Wherever the string "parts" occurs in a line of these records, report that line.

○ ○ ○ ○ ○ ○ ○

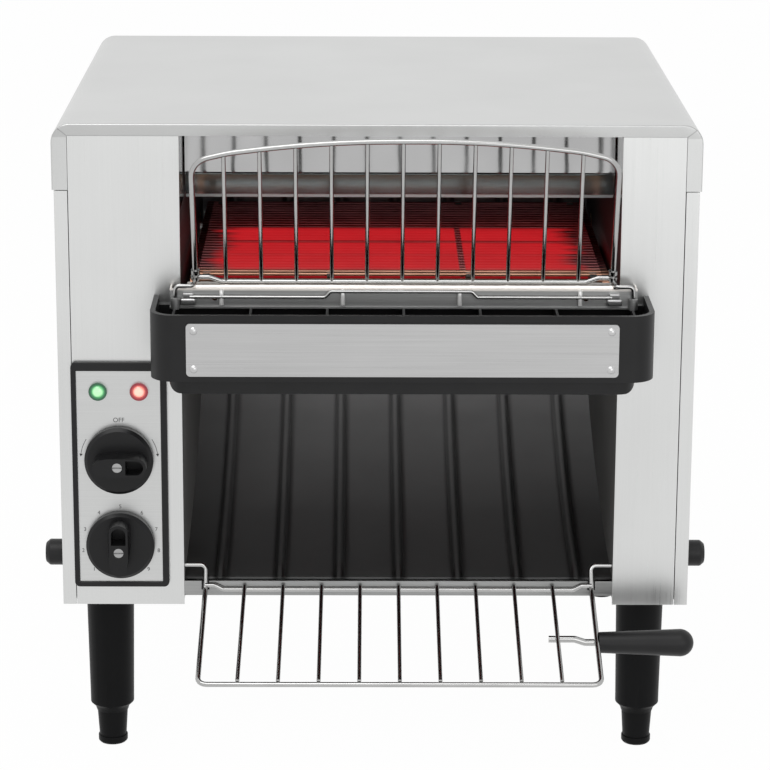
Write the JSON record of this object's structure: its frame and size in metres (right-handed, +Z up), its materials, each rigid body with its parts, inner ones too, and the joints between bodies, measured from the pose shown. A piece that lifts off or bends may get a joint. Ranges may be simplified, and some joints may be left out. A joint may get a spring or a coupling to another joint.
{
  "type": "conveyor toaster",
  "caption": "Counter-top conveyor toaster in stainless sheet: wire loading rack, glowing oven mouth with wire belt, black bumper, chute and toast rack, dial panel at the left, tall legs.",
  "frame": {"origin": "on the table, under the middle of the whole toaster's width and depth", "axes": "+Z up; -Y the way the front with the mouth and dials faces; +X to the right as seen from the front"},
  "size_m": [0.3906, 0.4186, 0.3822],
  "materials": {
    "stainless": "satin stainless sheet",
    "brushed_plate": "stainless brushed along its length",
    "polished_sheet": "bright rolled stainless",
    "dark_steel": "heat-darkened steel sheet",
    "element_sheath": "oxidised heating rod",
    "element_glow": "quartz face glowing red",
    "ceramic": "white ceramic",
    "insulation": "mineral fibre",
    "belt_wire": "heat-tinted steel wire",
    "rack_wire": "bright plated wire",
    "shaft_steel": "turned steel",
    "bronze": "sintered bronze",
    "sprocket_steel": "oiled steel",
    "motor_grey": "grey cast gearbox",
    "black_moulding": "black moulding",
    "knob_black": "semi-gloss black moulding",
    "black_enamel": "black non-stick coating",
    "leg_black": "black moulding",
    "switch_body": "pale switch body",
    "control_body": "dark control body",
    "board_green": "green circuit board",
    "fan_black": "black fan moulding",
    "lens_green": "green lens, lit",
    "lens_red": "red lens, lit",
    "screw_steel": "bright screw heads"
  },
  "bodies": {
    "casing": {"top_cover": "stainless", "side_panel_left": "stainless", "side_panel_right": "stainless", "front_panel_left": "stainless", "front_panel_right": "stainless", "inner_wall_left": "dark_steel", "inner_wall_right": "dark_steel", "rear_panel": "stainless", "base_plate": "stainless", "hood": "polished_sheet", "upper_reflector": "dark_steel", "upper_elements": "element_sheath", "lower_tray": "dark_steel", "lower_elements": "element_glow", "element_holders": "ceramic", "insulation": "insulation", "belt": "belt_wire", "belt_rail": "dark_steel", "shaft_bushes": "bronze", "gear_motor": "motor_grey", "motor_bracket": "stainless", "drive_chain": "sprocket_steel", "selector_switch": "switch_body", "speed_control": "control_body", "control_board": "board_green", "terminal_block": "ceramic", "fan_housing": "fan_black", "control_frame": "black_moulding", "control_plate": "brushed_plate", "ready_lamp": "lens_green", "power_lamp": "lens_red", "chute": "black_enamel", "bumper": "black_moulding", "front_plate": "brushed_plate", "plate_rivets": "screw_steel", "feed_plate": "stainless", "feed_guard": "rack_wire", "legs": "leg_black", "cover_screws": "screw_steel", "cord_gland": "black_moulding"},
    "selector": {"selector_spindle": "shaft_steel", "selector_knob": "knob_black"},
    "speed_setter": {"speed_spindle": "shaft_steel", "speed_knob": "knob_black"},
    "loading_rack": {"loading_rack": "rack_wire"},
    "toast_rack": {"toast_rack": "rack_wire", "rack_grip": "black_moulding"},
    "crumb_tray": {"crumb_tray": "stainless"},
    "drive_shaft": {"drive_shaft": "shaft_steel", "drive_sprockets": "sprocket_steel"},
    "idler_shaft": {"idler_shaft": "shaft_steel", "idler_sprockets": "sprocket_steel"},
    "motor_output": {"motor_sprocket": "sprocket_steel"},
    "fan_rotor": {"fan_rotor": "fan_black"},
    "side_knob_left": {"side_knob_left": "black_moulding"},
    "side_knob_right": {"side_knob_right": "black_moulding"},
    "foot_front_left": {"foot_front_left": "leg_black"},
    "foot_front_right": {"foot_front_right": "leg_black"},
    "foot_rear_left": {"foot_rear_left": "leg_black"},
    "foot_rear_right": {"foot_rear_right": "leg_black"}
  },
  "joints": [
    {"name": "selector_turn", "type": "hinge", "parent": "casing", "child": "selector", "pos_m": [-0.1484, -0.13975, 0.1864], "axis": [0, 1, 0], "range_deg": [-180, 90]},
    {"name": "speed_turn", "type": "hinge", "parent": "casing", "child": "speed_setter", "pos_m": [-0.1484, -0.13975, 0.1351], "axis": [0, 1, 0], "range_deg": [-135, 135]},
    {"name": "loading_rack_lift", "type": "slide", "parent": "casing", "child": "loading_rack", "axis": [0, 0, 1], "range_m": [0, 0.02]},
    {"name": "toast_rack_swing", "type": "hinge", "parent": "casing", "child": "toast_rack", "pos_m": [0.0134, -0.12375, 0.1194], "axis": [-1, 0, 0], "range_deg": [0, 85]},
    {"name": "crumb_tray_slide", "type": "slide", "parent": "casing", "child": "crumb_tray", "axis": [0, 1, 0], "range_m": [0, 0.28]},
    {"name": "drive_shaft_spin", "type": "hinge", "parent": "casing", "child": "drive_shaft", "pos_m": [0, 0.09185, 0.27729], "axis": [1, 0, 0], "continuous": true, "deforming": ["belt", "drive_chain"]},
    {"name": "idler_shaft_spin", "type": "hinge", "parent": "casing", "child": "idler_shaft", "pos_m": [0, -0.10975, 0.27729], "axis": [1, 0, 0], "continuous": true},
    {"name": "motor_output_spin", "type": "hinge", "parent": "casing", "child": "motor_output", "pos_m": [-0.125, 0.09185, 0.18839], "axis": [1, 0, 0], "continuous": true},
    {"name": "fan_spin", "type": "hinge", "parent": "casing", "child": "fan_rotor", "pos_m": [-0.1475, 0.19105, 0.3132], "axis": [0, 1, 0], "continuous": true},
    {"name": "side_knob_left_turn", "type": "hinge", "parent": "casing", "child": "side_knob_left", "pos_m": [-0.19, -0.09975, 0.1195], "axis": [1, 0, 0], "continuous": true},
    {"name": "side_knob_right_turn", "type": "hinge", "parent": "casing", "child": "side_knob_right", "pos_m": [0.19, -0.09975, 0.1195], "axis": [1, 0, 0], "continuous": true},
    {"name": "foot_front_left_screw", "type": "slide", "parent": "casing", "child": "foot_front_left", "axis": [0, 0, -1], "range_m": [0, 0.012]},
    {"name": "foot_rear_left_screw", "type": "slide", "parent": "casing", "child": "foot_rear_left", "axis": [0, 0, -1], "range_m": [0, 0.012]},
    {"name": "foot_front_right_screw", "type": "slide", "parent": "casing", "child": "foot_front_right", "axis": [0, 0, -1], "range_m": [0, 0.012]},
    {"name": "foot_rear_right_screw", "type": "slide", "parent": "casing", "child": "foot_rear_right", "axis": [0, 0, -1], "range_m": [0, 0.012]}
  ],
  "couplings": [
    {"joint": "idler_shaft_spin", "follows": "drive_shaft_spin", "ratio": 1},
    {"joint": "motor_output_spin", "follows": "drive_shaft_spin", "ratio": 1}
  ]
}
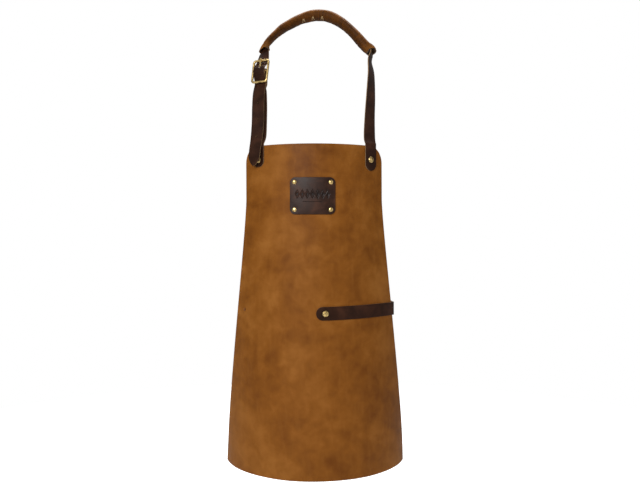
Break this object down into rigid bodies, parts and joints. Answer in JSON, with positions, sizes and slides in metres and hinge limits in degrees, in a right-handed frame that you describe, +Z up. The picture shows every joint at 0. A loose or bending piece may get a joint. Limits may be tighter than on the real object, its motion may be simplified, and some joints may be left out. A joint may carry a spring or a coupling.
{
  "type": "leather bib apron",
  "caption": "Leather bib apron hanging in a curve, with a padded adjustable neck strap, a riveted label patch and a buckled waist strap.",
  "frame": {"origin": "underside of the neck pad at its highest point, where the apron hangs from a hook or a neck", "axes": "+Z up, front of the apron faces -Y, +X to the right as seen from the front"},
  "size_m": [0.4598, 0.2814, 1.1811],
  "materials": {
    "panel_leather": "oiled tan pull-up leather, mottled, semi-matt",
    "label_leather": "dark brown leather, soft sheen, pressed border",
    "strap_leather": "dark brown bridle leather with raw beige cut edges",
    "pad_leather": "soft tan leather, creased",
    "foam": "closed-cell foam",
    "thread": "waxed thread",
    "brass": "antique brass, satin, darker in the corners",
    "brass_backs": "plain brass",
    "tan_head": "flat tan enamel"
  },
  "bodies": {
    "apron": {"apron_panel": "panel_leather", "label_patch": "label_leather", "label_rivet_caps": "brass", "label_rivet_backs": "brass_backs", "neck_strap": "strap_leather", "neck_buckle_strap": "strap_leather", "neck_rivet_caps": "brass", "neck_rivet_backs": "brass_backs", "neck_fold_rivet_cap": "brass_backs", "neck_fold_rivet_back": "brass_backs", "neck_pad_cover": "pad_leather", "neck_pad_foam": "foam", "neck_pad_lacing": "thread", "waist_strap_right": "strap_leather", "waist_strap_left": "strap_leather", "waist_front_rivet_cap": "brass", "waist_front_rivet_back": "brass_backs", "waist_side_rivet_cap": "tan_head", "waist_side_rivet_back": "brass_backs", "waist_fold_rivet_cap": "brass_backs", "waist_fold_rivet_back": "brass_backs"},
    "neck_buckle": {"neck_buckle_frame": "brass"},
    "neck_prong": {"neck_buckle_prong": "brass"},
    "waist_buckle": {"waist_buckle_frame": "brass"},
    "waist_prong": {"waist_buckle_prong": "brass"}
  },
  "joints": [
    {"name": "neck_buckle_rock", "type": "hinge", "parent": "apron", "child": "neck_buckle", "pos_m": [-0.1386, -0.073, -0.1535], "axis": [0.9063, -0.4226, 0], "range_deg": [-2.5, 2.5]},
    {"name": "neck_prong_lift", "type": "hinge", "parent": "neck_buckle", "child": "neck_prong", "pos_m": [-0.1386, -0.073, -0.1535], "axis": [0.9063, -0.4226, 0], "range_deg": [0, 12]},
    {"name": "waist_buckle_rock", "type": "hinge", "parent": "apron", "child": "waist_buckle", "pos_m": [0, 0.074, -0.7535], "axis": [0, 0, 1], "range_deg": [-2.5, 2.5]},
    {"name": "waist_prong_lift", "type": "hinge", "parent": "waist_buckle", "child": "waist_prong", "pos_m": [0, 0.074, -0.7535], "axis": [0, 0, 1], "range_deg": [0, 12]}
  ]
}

○ ○ ○ ○ ○ ○ ○

PROBLEM SOLUTION:
Write the JSON record of this object's structure: its frame and size in metres (right-handed, +Z up), its materials, each rigid body with its parts, inner ones too, and the joints between bodies, measured from the pose shown. A piece that lifts off or bends may get a joint. Ranges may be simplified, and some joints may be left out. A joint may get a spring or a coupling to another joint.
Break this object down into rigid bodies, parts and joints. Answer in JSON, with positions, sizes and slides in metres and hinge limits in degrees, in a right-handed frame that you describe, +Z up. The picture shows every joint at 0. A loose or bending piece may get a joint. Limits may be tighter than on the real object, its motion may be simplified, and some joints may be left out. A joint may carry a spring or a coupling.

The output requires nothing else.